Dans le cadre de ce projet immobilier, Emmaüs Habitat devait en effet devenir bailleur social d’une “soixantaine de logements”, selon Pierrot Pantel. Le 23 février dernier, Marie Veroda du GNSA et Pierrot Pantel, rencontrent Serge Contat, le directeur général d’Emmaüs Habitat. “On lui a bien expliqué qu’on était du même côté, qu’on n’avait rien contre Emmaüs mais qu’on n’était pas dans le compromis, que ça nous embêtait que la déflagration, nos actions de terrain puissent éclabousser Emmaüs”, avance Pierrot Pantel. Contacté par Novethic, Serge Contat n’a pour l’instant pas répondu à nos questions. De l’avis des principaux contestataires, c’est la possible frilosité d’Emmaüs au projet qui aurait fait plier BNP Paribas.
“Aujourd’hui ce qui motive notre décision est le fait qu’il n’y ait pas d’apaisement ni de consensus 5 ans après le lancement du projet”, explique à Novethic Séverine Chapus, de BNP Paribas Real Estate, “C’est une décision lourde parce qu’on s’est mobilisé depuis plusieurs années, c’est loin d’être neutre pour nous”. Dans ses déclarations officielles envoyées par mail, BNP Paribas assure s’attacher à “déployer des projets immobiliers au service des territoires et des riverains, en veillant à toujours maintenir un dialogue continu avec l’ensemble des parties prenantes impliquées”. “
D’autres promoteurs pourraient prendre le relais
Ce sont les mêmes déclarations qui ont été envoyées la veille, le 12 mars, à l’association Renard les informant du désistement de BNP Paribas. Dans ce courrier, que Novethic a pu consulter, il est écrit : “En 2019, nous nous étions engagés dans ce projet qui répondait à un besoin évident de logements, notamment sociaux. Aujourd’hui, les conditions n’étant pas réunies pour mener à bien le projet et en l’absence de consensus entre les différentes parties-prenantes, BNP Paribas Immobilier a décidé de se désengager”, peut-on lire.

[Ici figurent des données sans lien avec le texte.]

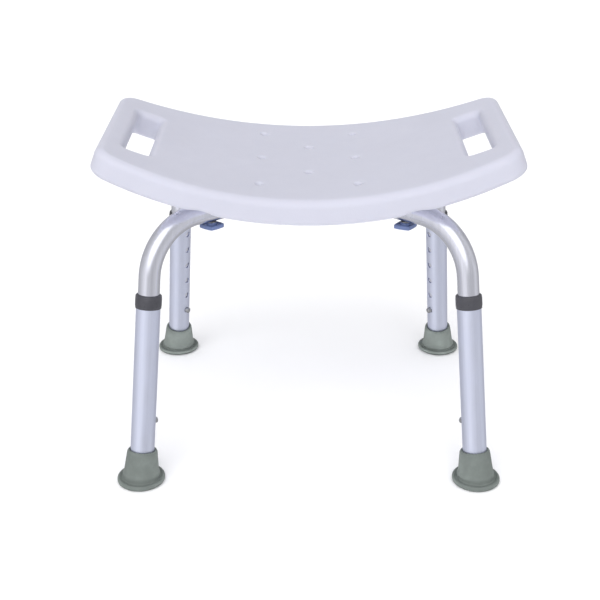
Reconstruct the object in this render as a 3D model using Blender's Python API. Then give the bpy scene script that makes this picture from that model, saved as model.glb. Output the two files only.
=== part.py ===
"""Backless shower stool: a curved, blow-moulded seat on four telescopic aluminium legs.

Metres, +Z up. The origin is on the floor under the middle of the seat. X runs along the seat, the
front is -Y. Each leg is a J-shaped tube that lies in a cradle under the seat, held by one thumb
screw, with a holed lower tube that slides on it and locks on a sprung button.
"""

import math

import bmesh
import bpy
from mathutils import Matrix, Vector

# Seat: a slab that is bent to an arc along X. Its long edges bow outwards in plan.
SEAT_LENGTH = 0.480
SEAT_DEPTH = 0.305
SEAT_EDGE_BOW = 0.030  # how much less deep each long edge is at the ends
SEAT_RISE = 0.0514  # the ends stand this much above the middle
SEAT_TOP_HEIGHT = 0.346  # top of the seat at its middle, legs at their shortest
SEAT_THICKNESS = 0.031
SEAT_WALL = 0.0032
SEAT_CORNER_RADIUS = 0.022
SEAT_TOP_FILLET = 0.010
SEAT_BOTTOM_FILLET = 0.006
SEAT_DRAFT = 0.002  # the side wall leans in by this much towards the underside
SEAT_EDGE_STEPS = 24
SEAT_CORNER_STEPS = 4

# Shallow channels that cross the underside above the thumb screws
CHANNEL_PLACE = 0.117
CHANNEL_HALF_WIDTH = 0.022
CHANNEL_DEPTH = 0.003

# Hand-holes, one near each end
HAND_HOLE_PLACE = 0.2033  # along the seat's arc, from its middle
HAND_HOLE_LENGTH = 0.148
HAND_HOLE_WIDTH = 0.0295
HAND_HOLE_CORNER = 0.006
HAND_HOLE_TOP_FILLET = 0.009
HAND_HOLE_BOTTOM_BEVEL = 0.003

# Drain holes: two columns of three and one of two between them
DRAIN_COLUMN = 0.057
DRAIN_ROW = 0.0976
DRAIN_RADIUS = 0.0025
DRAIN_CONE_RADIUS = 0.0055
DRAIN_CONE_DEPTH = 0.0035
DRAIN_POST_RADIUS = 0.0085
VENT_RADIUS = 0.0030
SCREW_POST_RADIUS = 0.0095  # solid plastic round each insert

# Leg tubes
FOOT_X = {"front": 0.2020, "rear": 0.1904}  # where the leg's axis meets the floor
FOOT_Y = 0.1790
LEG_RUN_IN_X, LEG_RUN_IN_Y = 0.0710, 0.1850  # how far the axis leans in, per metre of height
BEND_AZIMUTH = math.radians(37)  # the horizontal end of the tube points this far from X, inwards
BEND_RADIUS = 0.072
ARM_HEIGHT = 0.3065  # axis of the horizontal end of the upper tube
ARM_LENGTH = 0.085
UPPER_TUBE_RADIUS = 0.0127
UPPER_TUBE_WALL = 0.0012
UPPER_TUBE_END = 0.0510  # lower end of the upper tube, along the leg's axis from the floor
LOWER_TUBE_RADIUS = 0.0143
LOWER_TUBE_WALL = 0.0013
LOWER_TUBE_END = 0.0150
LOWER_TUBE_TOP = 0.2280
TUBE_SIDES = 16
BEND_STEPS = 8

# Height setting: a row of holes in the lower tube and a sprung button in the upper tube
HOLE_PITCH = 0.0254
HOLE_COUNT = 6
HOLE_RADIUS = 0.0040
BUTTON_HEIGHT = 0.0738
BUTTON_RADIUS = 0.0036
BUTTON_TIP = 0.0190  # from the leg's axis to the top of the button
BUTTON_BASE = 0.0090
BUTTON_FLANGE_RADIUS = 0.0046
BUTTON_FLANGE = 0.0008
SPRING_THICKNESS = 0.0006
SPRING_WIDTH = 0.0080
SPRING_LENGTH = 0.0440

# Collar at the top of the lower tube
COLLAR_RADIUS = 0.0156
COLLAR_BOTTOM = 0.2148
COLLAR_TOP = 0.2310

# Rubber foot
FOOT_RADIUS = 0.0286
FOOT_TOP = 0.0392
FOOT_TOP_RADIUS = 0.0182
FOOT_SIDES = 18
FOOT_WASHER_THICKNESS = 0.0015

# Thumb screw, from below: knob, washer, tube, insert in the seat
KNOB_ALONG_ARM = 0.0205  # from the end of the bend
KNOB_LENGTH = 0.029
KNOB_WIDTH = 0.024
KNOB_THICKNESS = 0.0052
KNOB_SIDES = 16
KNOB_NECK = 0.0020
KNOB_NECK_RADIUS = 0.0062
KNOB_POINTEDNESS = 1.70  # 1 is an ellipse, 2 a straight-sided lozenge
KNOB_TURNS = {"front_left": 3, "front_right": 15, "rear_left": 64, "rear_right": 35}  # degrees
SCREW_RADIUS = 0.0030
SCREW_TOP = 0.3330
SCREW_HEAD_RADIUS = 0.0057
SCREW_HEAD_HEIGHT = 0.0030
WASHER_RADIUS = 0.0058
WASHER_THICKNESS = 0.0010
INSERT_RADIUS = 0.0045
INSERT_BOTTOM, INSERT_TOP = 0.3202, 0.3335

# Cradles under the seat that the horizontal tube ends lie in
CRADLE_HALF_WIDTH = 0.0200
CRADLE_BOTTOM = 0.3095
CRADLE_START, CRADLE_END = 0.0040, 0.0950  # along the arm from the end of the bend

GAP = 0.0003
CORNERS = {"front_left": (-1, -1), "front_right": (1, -1), "rear_left": (-1, 1), "rear_right": (1, 1)}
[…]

Est-ce la fin de l’affaire ? La maire de Noisy-Le-Grand, Brigitte Marsigny, elle, ne cache pas sa colère. “Vous avez déjà vu un promoteur comme la BNP qui se retire d’un projet parce qu’il y a quelques critiques sur X (ancien Twitter) ? Ça me fait doucement rigoler, glisse-t-elle à nos confrères du Parisien. Dans un communiqué envoyé à Novethic, elle confirme : “Contrairement à ce qu’affirme BNPPI, le dialogue a toujours existé avec la Ville, la Métropole et Epamarne mais il semble qu’il ne soit pas en mesure de réaliser un projet économiquement équilibré et compatible avec l’étude environnementale et surtout les attentes et besoins des habitants”.

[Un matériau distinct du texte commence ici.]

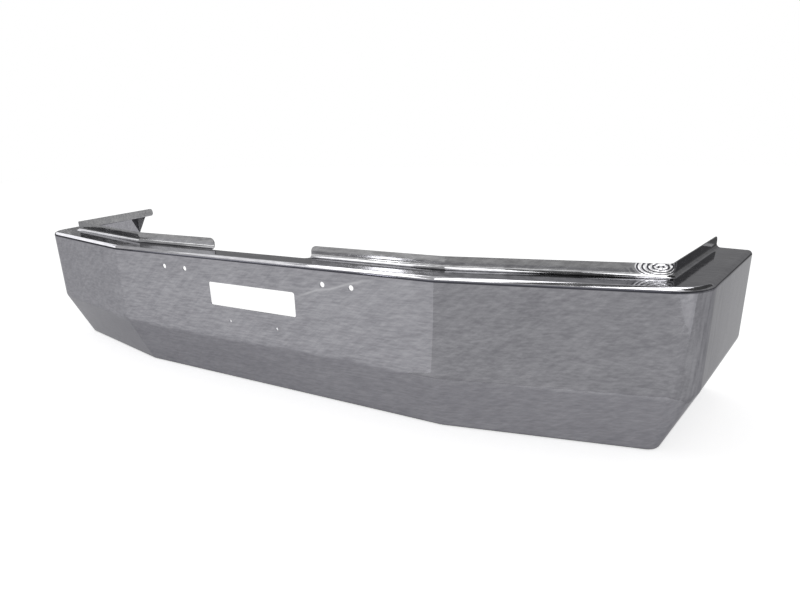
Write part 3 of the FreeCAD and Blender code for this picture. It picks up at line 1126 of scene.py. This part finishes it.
reflected_panel("flange_glint", 28.0, (-1.72, -4.0, 1.42), ALONG_X, UPWARD, 0.37, 0.35)
reflected_panel("floor_card", 0.80, (3.0, 2.3, 0.002), ALONG_X, ALONG_Y, 3.5, 5.4)
reflected_panel("front_card", 0.87, (1.26, -1.98, 0.002), ALONG_X, ALONG_Y, 1.68, 3.2)
reflected_panel("wing_card", 0.22, (1.95, 1.2, 0.355), ALONG_X, UPWARD, 1.4, 0.17)
reflected_panel("overhead_dark", 0.12, (2.7, 1.2, 1.9), ALONG_X, ALONG_Y, 2.0, 4.0)
reflected_panel("overhead_gap", 0.25, (0.99, -0.3, 1.62), ALONG_X, ALONG_Y, 0.46, 2.2)
reflected_panel("right_screen", 0.45, (6.0, 2.5, 1.6), ALONG_Y, UPWARD, 16.0, 3.19)
reflected_panel("overhead_corner", 6.0, (1.42, -0.3, 1.6), ALONG_X, ALONG_Y, 0.40, 2.2)
print("panels stand round the bumper")

# %% [markdown]
# Two soft lamps high up on both sides light the floor and leave the bumper's soft shadow on it.

# %% Lamps
LAMP_SIDE = 2.0
LAMP_BRIGHTNESS = 1.5


def soft_lamp(name, at, aim):
    """A square lamp whose face shows LAMP_BRIGHTNESS times white."""
    data = bpy.data.lights.new(name, "AREA")
    data.shape = "RECTANGLE"
    data.size = LAMP_SIDE
    data.size_y = LAMP_SIDE
    data.energy = LAMP_BRIGHTNESS * math.pi * LAMP_SIDE * LAMP_SIDE
    lamp = bpy.data.objects.new(name, data)
    scene.collection.objects.link(lamp)
    lamp.location = at
    lamp.rotation_euler = (Vector(aim) - Vector(at)).to_track_quat("-Z", "Y").to_euler()
    lamp.visible_camera = False


soft_lamp("lamp_left", (-3.2, -2.8, 4.2), (0.0, 0.0, 0.3))
soft_lamp("lamp_right", (3.4, -2.6, 4.2), (0.4, 0.0, 0.3))
print("lamps are lit")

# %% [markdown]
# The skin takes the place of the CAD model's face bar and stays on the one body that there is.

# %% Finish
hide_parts("face_bar")
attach(bar, "root")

Reste que l’abandon de BNP Paribas ne signe pas la fin de la mobilisation. “C’est une belle victoire, mais on n’a pas gagné la guerre”, réagit Eric Manfredi, “la mairie ne va pas lâcher le projet”. “Nous restons très vigilants“, abonde Jean Galvier, “Ce terrain peut être convoité par d’autres promoteurs. Mais s’il faut une ZAD, on en fera une !”.